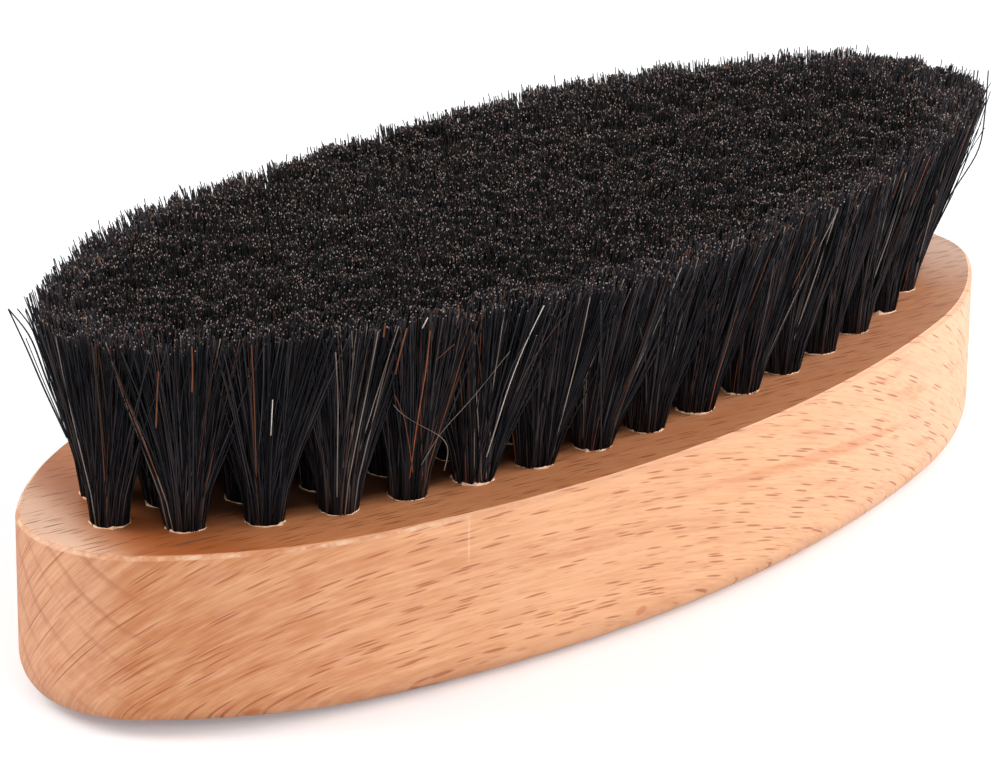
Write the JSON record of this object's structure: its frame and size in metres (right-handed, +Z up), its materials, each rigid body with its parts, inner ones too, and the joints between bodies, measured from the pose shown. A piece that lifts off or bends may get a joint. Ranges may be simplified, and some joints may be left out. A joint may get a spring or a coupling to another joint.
{
  "type": "shoe shine brush",
  "caption": "Oval hand brush for polishing shoes: a beech block set with rows of dark horsehair tufts, trimmed flat.",
  "frame": {"origin": "middle of the flat back of the block, which the brush rests on, with the bristles up", "axes": "+X runs along the brush, +Y across it and +Z up from the back to the bristles' trimmed ends"},
  "size_m": [0.18, 0.073, 0.053],
  "materials": {
    "beech": "sanded bare steamed beech, smooth and matt",
    "horsehair": "black-brown horsehair with a soft sheen",
    "anchor_steel": "flat drawn steel wire"
  },
  "bodies": {
    "root": {"centre_row_anchors": "anchor_steel", "centre_row_tufts_01": "horsehair", "handle_block": "beech", "rim_row_anchors": "anchor_steel", "rim_row_tufts_01": "horsehair", "rim_row_tufts_02": "horsehair", "rim_row_tufts_03": "horsehair", "rim_row_tufts_04": "horsehair", "rim_row_tufts_05": "horsehair", "rim_row_tufts_06": "horsehair", "rim_row_tufts_07": "horsehair", "rim_row_tufts_08": "horsehair", "rim_row_tufts_09": "horsehair", "rim_row_tufts_10": "horsehair", "rim_row_tufts_11": "horsehair", "rim_row_tufts_12": "horsehair", "rim_row_tufts_13": "horsehair", "rim_row_tufts_14": "horsehair", "rim_row_tufts_15": "horsehair", "rim_row_tufts_16": "horsehair", "rim_row_tufts_17": "horsehair", "rim_row_tufts_18": "horsehair", "rim_row_tufts_19": "horsehair", "rim_row_tufts_20": "horsehair", "rim_row_tufts_21": "horsehair", "rim_row_tufts_22": "horsehair", "rim_row_tufts_23": "horsehair", "rim_row_tufts_24": "horsehair", "rim_row_tufts_25": "horsehair", "rim_row_tufts_26": "horsehair", "rim_row_tufts_27": "horsehair", "rim_row_tufts_28": "horsehair", "rim_row_tufts_29": "horsehair", "rim_row_tufts_30": "horsehair", "rim_row_tufts_31": "horsehair", "rim_row_tufts_32": "horsehair", "rim_row_tufts_33": "horsehair", "rim_row_tufts_34": "horsehair", "second_row_anchors": "anchor_steel", "second_row_tufts_01": "horsehair", "second_row_tufts_02": "horsehair", "second_row_tufts_03": "horsehair", "second_row_tufts_04": "horsehair", "second_row_tufts_05": "horsehair", "second_row_tufts_06": "horsehair", "second_row_tufts_07": "horsehair", "second_row_tufts_08": "horsehair", "second_row_tufts_09": "horsehair", "second_row_tufts_10": "horsehair", "second_row_tufts_11": "horsehair", "second_row_tufts_12": "horsehair", "second_row_tufts_13": "horsehair", "second_row_tufts_14": "horsehair", "third_row_anchors": "anchor_steel", "third_row_tufts_01": "horsehair", "third_row_tufts_02": "horsehair", "third_row_tufts_03": "horsehair", "third_row_tufts_04": "horsehair"}
  },
  "joints": []
}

++++++

Extract the data exactly as given.

Worked answer:
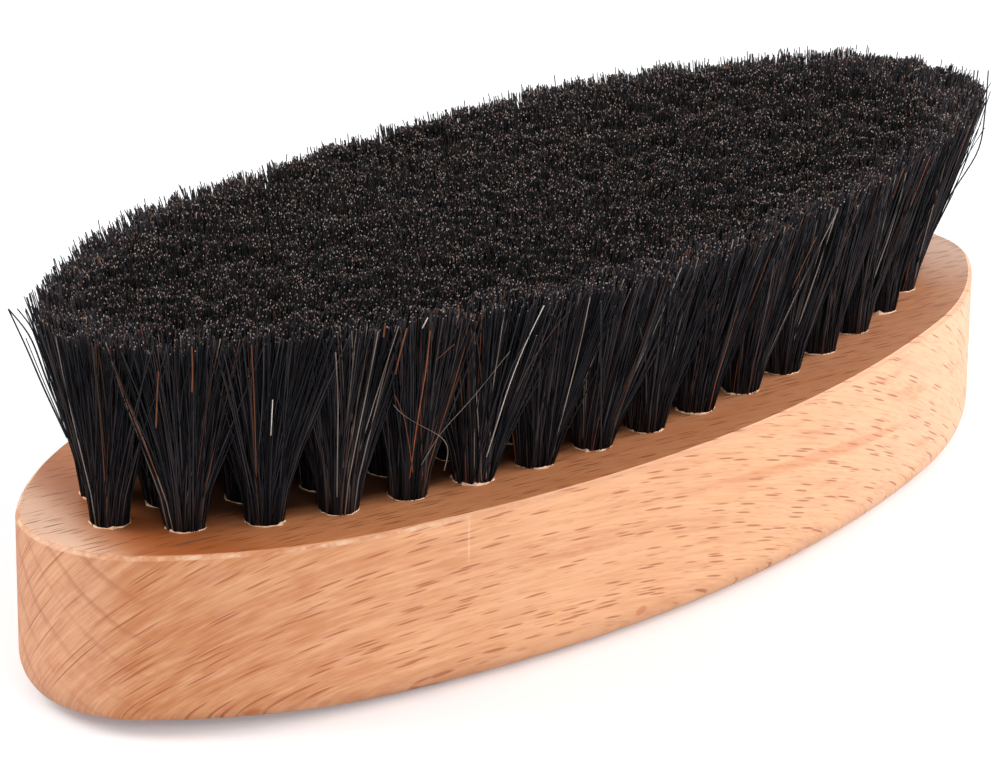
Write the JSON record of this object's structure: its frame and size in metres (right-handed, +Z up), its materials, each rigid body with its parts, inner ones too, and the joints between bodies, measured from the pose shown. A piece that lifts off or bends may get a joint. Ranges may be simplified, and some joints may be left out. A joint may get a spring or a coupling to another joint.
{
  "type": "shoe shine brush",
  "caption": "Oval hand brush for polishing shoes: a beech block set with rows of dark horsehair tufts, trimmed flat.",
  "frame": {"origin": "middle of the flat back of the block, which the brush rests on, with the bristles up", "axes": "+X runs along the brush, +Y across it and +Z up from the back to the bristles' trimmed ends"},
  "size_m": [0.18, 0.073, 0.053],
  "materials": {
    "beech": "sanded bare steamed beech, smooth and matt",
    "horsehair": "black-brown horsehair with a soft sheen",
    "anchor_steel": "flat drawn steel wire"
  },
  "bodies": {
    "root": {"centre_row_anchors": "anchor_steel", "centre_row_tufts_01": "horsehair", "handle_block": "beech", "rim_row_anchors": "anchor_steel", "rim_row_tufts_01": "horsehair", "rim_row_tufts_02": "horsehair", "rim_row_tufts_03": "horsehair", "rim_row_tufts_04": "horsehair", "rim_row_tufts_05": "horsehair", "rim_row_tufts_06": "horsehair", "rim_row_tufts_07": "horsehair", "rim_row_tufts_08": "horsehair", "rim_row_tufts_09": "horsehair", "rim_row_tufts_10": "horsehair", "rim_row_tufts_11": "horsehair", "rim_row_tufts_12": "horsehair", "rim_row_tufts_13": "horsehair", "rim_row_tufts_14": "horsehair", "rim_row_tufts_15": "horsehair", "rim_row_tufts_16": "horsehair", "rim_row_tufts_17": "horsehair", "rim_row_tufts_18": "horsehair", "rim_row_tufts_19": "horsehair", "rim_row_tufts_20": "horsehair", "rim_row_tufts_21": "horsehair", "rim_row_tufts_22": "horsehair", "rim_row_tufts_23": "horsehair", "rim_row_tufts_24": "horsehair", "rim_row_tufts_25": "horsehair", "rim_row_tufts_26": "horsehair", "rim_row_tufts_27": "horsehair", "rim_row_tufts_28": "horsehair", "rim_row_tufts_29": "horsehair", "rim_row_tufts_30": "horsehair", "rim_row_tufts_31": "horsehair", "rim_row_tufts_32": "horsehair", "rim_row_tufts_33": "horsehair", "rim_row_tufts_34": "horsehair", "second_row_anchors": "anchor_steel", "second_row_tufts_01": "horsehair", "second_row_tufts_02": "horsehair", "second_row_tufts_03": "horsehair", "second_row_tufts_04": "horsehair", "second_row_tufts_05": "horsehair", "second_row_tufts_06": "horsehair", "second_row_tufts_07": "horsehair", "second_row_tufts_08": "horsehair", "second_row_tufts_09": "horsehair", "second_row_tufts_10": "horsehair", "second_row_tufts_11": "horsehair", "second_row_tufts_12": "horsehair", "second_row_tufts_13": "horsehair", "second_row_tufts_14": "horsehair", "third_row_anchors": "anchor_steel", "third_row_tufts_01": "horsehair", "third_row_tufts_02": "horsehair", "third_row_tufts_03": "horsehair", "third_row_tufts_04": "horsehair"}
  },
  "joints": []
}